• Directions: Will you repeat only the lines beginning at the one that mentions "geometry.computeVertexNormals();" and ending at the one that mentions "import math", both of them included, exactly?

• Data excerpt:
## begin

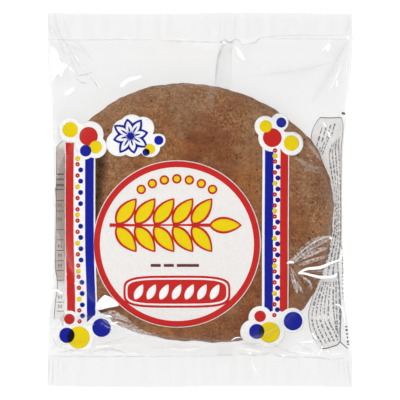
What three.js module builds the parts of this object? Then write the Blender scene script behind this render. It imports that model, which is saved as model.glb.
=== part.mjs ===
// Spice bun in a clear flow-wrapped pack, lying on its back with the printed front up.
//
// One closed solid: the outer form of the sealed film bag, pulled tight over a round flat bun.
// Millimetres, +Z up. The origin is the middle of the pack's outline, on the surface it lies on.
// +Y runs along the pack to the head seal, +X to the right of the printed front.
import * as THREE from "three";

// ---- Driving dimensions -------------------------------------------------------------------

// Film tube, laid flat
const PACK_LENGTH = 187; // cut edge to cut edge, over both end seals
const HEAD_SEAL_DEPTH = 13.5; // crimped band at the +Y end
const FOOT_SEAL_DEPTH = 15; // crimped band at the -Y end
const SEAL_HALF_WIDTH = 76.3; // half the flat tube's width, where both ends are sealed
const SEAL_THICKNESS = 0.8; // a crimped seal, also the least thickness at the side creases

// The bun fills the tube and draws its sides in to a waist
const WAIST_LEFT = 73; // from the centre line to the side crease on the left, beside the bun
const WAIST_RIGHT = 71; // the same on the right
const WAIST_FROM = 14; // distance along Y from the bun's middle where the waist starts to widen
const WAIST_TO = 76; // and where the tube is back at its full width

// Heights of the film above the surface it lies on
const HEAD_SEAL_HEIGHT = 8.5;
const FOOT_SEAL_HEIGHT = 7.5;
const SIDE_CREASE_HEIGHT = 11;
const SEAL_SAG = 1.6; // how far the cut edge of a seal hangs below its inner line
const SEAL_WAVE = 0.7; // slow wave of a seal across the pack

// Bun inside
const BUN_CENTRE = { x: -2, y: -7 };
const BUN_RADIUS = 67.4;
const BUN_HEIGHT = 24;
const BUN_EQUATOR = 9; // height of its widest line
const BUN_LOBES = [
  // how far its outline is from a true circle, by waves round the rim
  { waves: 2, rise: 2.6, at: -21 },
  { waves: 3, rise: 1.6, at: -29 },
  { waves: 4, rise: 1.3, at: 38 },
];
const DOME_FLATNESS = 3; // higher keeps the top flat further out
const BASE_FLATNESS = 10; // the same for its baked underside
const DOME_UNEVENNESS = 0.7; // slow hills and hollows over the dome

// Film between the bun and the seals
const FILM_GAP = 0.5; // film to bun
const AIR_PUFF = 0.0042; // rise for each square millimetre of free film, from the air shut in
const FIN_SEAL = { x: 12, width: 14, rise: 0.7 }; // long seam folded flat on the back

// Folds that stand up from the front film: start and end of the crest, its width and its rise
const FOLDS = {
  headLeftCorner: { from: [-73, 84], to: [-50, 57], width: 5, rise: 1.6 },
  headLeftInner: { from: [-66, 83], to: [-46, 66], width: 4.5, rise: 1.1 },
  headMiddle: { from: [13, 80], to: [6, 62], width: 4.5, rise: 1.5 },
  headRightCorner: { from: [73, 80], to: [57, 47], width: 5.5, rise: 1.4 },
  headRightAcross: { from: [70, 62], to: [30, 56], width: 6, rise: 0.9 },
  rightUpper: { from: [41, -35], to: [69, -14], width: 5, rise: 1.3 },
  rightMiddle: { from: [50, -38], to: [71, -31], width: 4.5, rise: 1.8 },
  rightLower: { from: [50, -40], to: [71, -43], width: 4.5, rise: 1.5 },
  footRight: { from: [52, -76], to: [63, -60], width: 5, rise: 1.2 },
  footLeft: { from: [-40, -75], to: [-12, -78], width: 5, rise: 1.1 },
  leftLower: { from: [-72, -50], to: [-46, -53], width: 5, rise: 1.7 },
};

// Facets
const COLUMNS = 44;
const BAG_ROWS = 44; // between the two seals
const SEAL_ROWS = 3; // in each seal
const RELAX_STEPS = 900;

// ---- Bun ----------------------------------------------------------------------------------

const degrees = (angle) => (angle * Math.PI) / 180;

// Distance from the bun's middle to its rim in one direction.
function rimRadius(angle) {
  let radius = BUN_RADIUS;
  for (const { waves, rise, at } of BUN_LOBES) {
    radius += rise * Math.cos(waves * (angle - degrees(at)));
  }
  return radius;
}

// 0 at the bun's middle, 1 at its rim, more outside.
function shareOfRim(x, y) {
  const dx = x - BUN_CENTRE.x;
  const dy = y - BUN_CENTRE.y;
  return Math.hypot(dx, dy) / rimRadius(Math.atan2(dy, dx));
}

function bunTop(x, y) {
  const share = shareOfRim(x, y);
  if (share >= 1) return -Infinity;
  const dome = Math.sqrt(1 - share ** DOME_FLATNESS);
  const hills = Math.sin(x / 17 + 1.1) * Math.cos(y / 21 - 0.6);
  return BUN_EQUATOR + (BUN_HEIGHT - BUN_EQUATOR) * dome + DOME_UNEVENNESS * hills * dome;
}

function bunUnderside(x, y) {
  const share = shareOfRim(x, y);
  if (share >= 1) return Infinity;
  return BUN_EQUATOR * (1 - Math.sqrt(1 - share ** BASE_FLATNESS));
}

// ---- Outline of the pack and the places of its rows and columns -----------------------------

const END = PACK_LENGTH / 2;
const HEAD_LINE = END - HEAD_SEAL_DEPTH;
const FOOT_LINE = -END + FOOT_SEAL_DEPTH;

// 1 where the bun draws the sides in, 0 at the seals.
function waist(y) {
  return 1 - THREE.MathUtils.smoothstep(Math.abs(y - BUN_CENTRE.y), WAIST_FROM, WAIST_TO);
}

function sideLeft(y) {
  return -THREE.MathUtils.lerp(SEAL_HALF_WIDTH, WAIST_LEFT, waist(y));
}

function sideRight(y) {
  return THREE.MathUtils.lerp(SEAL_HALF_WIDTH, WAIST_RIGHT, waist(y));
}

function rowPlaces() {
  const places = [];
  for (let i = 0; i < SEAL_ROWS; i++) places.push(-END + (FOOT_SEAL_DEPTH * i) / SEAL_ROWS);
  for (let i = 0; i <= BAG_ROWS; i++) {
    places.push(THREE.MathUtils.lerp(FOOT_LINE, HEAD_LINE, i / BAG_ROWS));
  }
  for (let i = 1; i <= SEAL_ROWS; i++) places.push(HEAD_LINE + (HEAD_SEAL_DEPTH * i) / SEAL_ROWS);
  return places;
}

const ROWS = rowPlaces();

function placeOf(row, column) {
  const y = ROWS[row];
  return [THREE.MathUtils.lerp(sideLeft(y), sideRight(y), column / COLUMNS), y];
}

// ---- Heights ------------------------------------------------------------------------------

// Middle of the film's thickness where front and back are one: at the seals and side creases.
function seamHeight(x, y) {
  const wave = SEAL_WAVE * Math.sin(x / 23 + y / 40);
  if (y >= HEAD_LINE) {
    return HEAD_SEAL_HEIGHT + wave - SEAL_SAG * ((y - HEAD_LINE) / HEAD_SEAL_DEPTH) ** 2;
  }
  if (y <= FOOT_LINE) {
    return FOOT_SEAL_HEIGHT + wave - SEAL_SAG * ((FOOT_LINE - y) / FOOT_SEAL_DEPTH) ** 2;
  }
  const along = (y - FOOT_LINE) / (HEAD_LINE - FOOT_LINE);
  const seals = THREE.MathUtils.lerp(FOOT_SEAL_HEIGHT, HEAD_SEAL_HEIGHT, along);
  return seals + wave + (SIDE_CREASE_HEIGHT - seals) * Math.sin(Math.PI * along) ** 0.7;
}

function isSeam(row, column) {
  const inSeal = ROWS[row] >= HEAD_LINE || ROWS[row] <= FOOT_LINE;
  return inSeal || column === 0 || column === COLUMNS;
}

// A film pulled tight from seam to seam: each free point moves to the mean of its neighbours
// and a little outwards for the air inside, and never into the bun.
function tightFilm(side, bunFace) {
  const height = ROWS.map((_, row) =>
    Array.from({ length: COLUMNS + 1 }, (_, column) => seamHeight(...placeOf(row, column))),
  );
  const spacing = (2 * SEAL_HALF_WIDTH) / COLUMNS;
  const puff = (AIR_PUFF * spacing ** 2) / 4;
  for (let step = 0; step < RELAX_STEPS; step++) {
    for (let row = 1; row < ROWS.length - 1; row++) {
      for (let column = 1; column < COLUMNS; column++) {
        if (isSeam(row, column)) continue;
        const around =
          height[row - 1][column] +
          height[row + 1][column] +
          height[row][column - 1] +
          height[row][column + 1];
        const pulled = around / 4 + side * puff;
        const held = bunFace(...placeOf(row, column)) + side * FILM_GAP;
        height[row][column] = side > 0 ? Math.max(pulled, held) : Math.min(pulled, held);
      }
    }
  }
  return height;
}

// Rise of the folds at a point: each is a crest that dies away to both sides and at both ends.
function foldRise(x, y) {
  let rise = 0;
  for (const fold of Object.values(FOLDS)) {
    const along = new THREE.Vector2(fold.to[0] - fold.from[0], fold.to[1] - fold.from[1]);
    const start = new THREE.Vector2(x - fold.from[0], y - fold.from[1]);
    const share = start.dot(along) / along.lengthSq();
    if (share <= 0 || share >= 1) continue;
    const aside = Math.abs(start.cross(along)) / along.length();
    const ends = Math.sin(Math.PI * share);
    rise += fold.rise * ends * Math.exp(-((aside / (fold.width / 2)) ** 2));
  }
  return rise;
}

// The long seam's flap makes the back stand out in a band, except where the bun presses it flat.
function finRise(x, y) {
  const aside = Math.abs(x - FIN_SEAL.x) / (FIN_SEAL.width / 2);
  const clearOfBun = THREE.MathUtils.smoothstep(shareOfRim(x, y), 0.92, 1.1);
  return FIN_SEAL.rise * (1 - THREE.MathUtils.smoothstep(aside, 0.75, 1.15)) * clearOfBun;
}

// ---- Solid --------------------------------------------------------------------------------

// Corner points of the front (up) and the back (down), row by row.
function bagSurfaces() {
  const up = tightFilm(1, bunTop);
  const down = tightFilm(-1, bunUnderside);
  const front = [];
  const back = [];
  for (let row = 0; row < ROWS.length; row++) {
    for (let column = 0; column <= COLUMNS; column++) {
      const [x, y] = placeOf(row, column);
      const seam = isSeam(row, column);
      const half = SEAL_THICKNESS / 2;
      const foldsHere = seam ? 0 : foldRise(x, y);
      const top = Math.max(up[row][column], seamHeight(x, y)) + half + foldsHere;
      const bottom = Math.min(down[row][column], seamHeight(x, y)) - half - finRise(x, y);
      front.push(x, y, top);
      back.push(x, y, Math.max(0, bottom));
    }
  }
  return { front, back };
}

// Both surfaces and the narrow rim round them as one closed mesh.
function bagGeometry() {
  const { front, back } = bagSurfaces();
  const across = COLUMNS + 1;
  const backStart = ROWS.length * across;
  const faces = [];
  const quad = (a, b, c, d) => faces.push(a, b, c, a, c, d);
  for (let row = 0; row < ROWS.length - 1; row++) {
    for (let column = 0; column < COLUMNS; column++) {
      const here = row * across + column;
      const above = here + across;
      quad(here, here + 1, above + 1, above);
      quad(backStart + here, backStart + above, backStart + above + 1, backStart + here + 1);
    }
  }
  const last = (ROWS.length - 1) * across;
  for (let column = 0; column < COLUMNS; column++) {
    quad(backStart + column, backStart + column + 1, column + 1, column);
    quad(last + column, last + column + 1, backStart + last + column + 1, backStart + last + column);
  }
  for (let row = 0; row < ROWS.length - 1; row++) {
    const left = row * across;
    const right = left + COLUMNS;
    quad(left, left + across, backStart + left + across, backStart + left);
    quad(backStart + right, backStart + right + across, right + across, right);
  }
  const geometry = new THREE.BufferGeometry();
  geometry.setAttribute("position", new THREE.Float32BufferAttribute([...front, ...back], 3));
  geometry.setIndex(faces);
  geometry.computeVertexNormals();
  return geometry;
}

function sealedBag() {
  const film = new THREE.MeshStandardMaterial({
    color: 0xb08a6c, // clear film, with the brown crust showing through it
    roughness: 0.15,
    metalness: 0,
  });
  const bag = new THREE.Mesh(bagGeometry(), film);
  bag.name = "sealed_bag";
  return bag;
}

const pack = new THREE.Group();
pack.add(sealedBag());

export default pack;
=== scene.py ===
"""Spice bun in a clear flow-wrapped pack that lies on its back, seen from straight above.

Sizes are in millimetres, as on a maker's drawing, and solid() turns them into metres. The frame is
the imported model's: +Y towards the head seal, +X to the right of the printed front, +Z up.
"""

import math

import bpy
import numpy as np
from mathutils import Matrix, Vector, geometry
from mathutils.bvhtree import BVHTree


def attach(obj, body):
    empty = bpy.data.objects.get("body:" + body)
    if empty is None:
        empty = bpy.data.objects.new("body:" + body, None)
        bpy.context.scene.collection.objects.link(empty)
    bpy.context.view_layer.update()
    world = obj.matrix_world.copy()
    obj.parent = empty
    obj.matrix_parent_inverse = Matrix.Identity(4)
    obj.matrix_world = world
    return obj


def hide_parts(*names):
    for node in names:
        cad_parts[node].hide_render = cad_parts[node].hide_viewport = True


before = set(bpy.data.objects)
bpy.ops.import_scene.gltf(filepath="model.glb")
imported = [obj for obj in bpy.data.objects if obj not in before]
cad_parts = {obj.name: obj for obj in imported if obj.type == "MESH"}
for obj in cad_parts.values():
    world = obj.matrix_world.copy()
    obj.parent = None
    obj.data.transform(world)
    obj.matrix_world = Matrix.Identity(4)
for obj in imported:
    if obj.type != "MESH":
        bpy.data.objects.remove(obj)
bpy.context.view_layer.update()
scene = bpy.context.scene

# ---- Studio -------------------------------------------------------------------------------
# A white table that glows a little, so that it keeps no hard shadow, a soft lamp from above, low
# strip lamps that draw highlights on the folds, and a long lens straight above the pack.

LENS, SENSOR = 400.0, 36.0
VIEW_SIDE = 200.0  # what the picture takes in at the height of the seals
SEAL_LEVEL = 8.0
TABLE_SIZE = 60000.0
TABLE_GLOW, GLOW_STRENGTH = 0.62, 1.22  # share of the table's light that is its own, and how bright
SKY_ZENITH, SKY_HORIZON = 0.05, 1.0  # the film mirrors the zenith where it lies flat
SKY_ENDS = 0.4  # share of the sky's light off the pack's two ends

SOFT_LAMPS = (  # name, place, side and power in watts
    ("overhead", (-260, 380, 1500), 1400, 23.0), ("foot_fill", (150, -700, 1100), 800, 5.6),
)
LAMP_AWAY = 1200.0  # from the pack to each lamp that draws a highlight
GLINT_LAMPS = (  # azimuth, elevation, width, height and brightness
    (-122, 20, 200, 160, 3), (-24, 44, 60, 620, 1.3), (29, 33, 90, 60, 3),
)
WHITE = (1, 1, 1, 1)


def metres(*sizes):
    return tuple(size / 1000 for size in sizes)


def material(name):
    """A new node material, its node tree and its surface socket."""
    made = bpy.data.materials.new(name)
    made.use_nodes = True
    made.node_tree.nodes.clear()
    output = made.node_tree.nodes.new("ShaderNodeOutputMaterial")
    return made, made.node_tree, output.inputs["Surface"]


def node(tree, kind, *links, **settings):
    """A node of that kind. links are (input, socket or value) pairs, and settings its properties."""
    made = tree.nodes.new(kind)
    for key, value in settings.items():
        setattr(made, key, value)
    for key, value in links:
        if isinstance(value, bpy.types.NodeSocket):
            tree.links.new(value, made.inputs[key])
        else:
            made.inputs[key].default_value = value
    return made


def maths(tree, operation, *values, clamp=False):
    """What a Math node makes of these sockets or numbers."""
    return node(tree, "ShaderNodeMath", *enumerate(values), operation=operation, use_clamp=clamp).outputs[0]


def ramp(tree, value, low, high, start=0.0, end=1.0):
    """Goes from start to end while the value goes from low to high."""
    return node(tree, "ShaderNodeMapRange", ("Value", value), ("From Min", low), ("From Max", high),
                ("To Min", start), ("To Max", end)).outputs[0]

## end

• Task response:
  geometry.computeVertexNormals();
  return geometry;
}

function sealedBag() {
  const film = new THREE.MeshStandardMaterial({
    color: 0xb08a6c, // clear film, with the brown crust showing through it
    roughness: 0.15,
    metalness: 0,
  });
  const bag = new THREE.Mesh(bagGeometry(), film);
  bag.name = "sealed_bag";
  return bag;
}

const pack = new THREE.Group();
pack.add(sealedBag());

export default pack;
=== scene.py ===
"""Spice bun in a clear flow-wrapped pack that lies on its back, seen from straight above.

Sizes are in millimetres, as on a maker's drawing, and solid() turns them into metres. The frame is
the imported model's: +Y towards the head seal, +X to the right of the printed front, +Z up.
"""

import math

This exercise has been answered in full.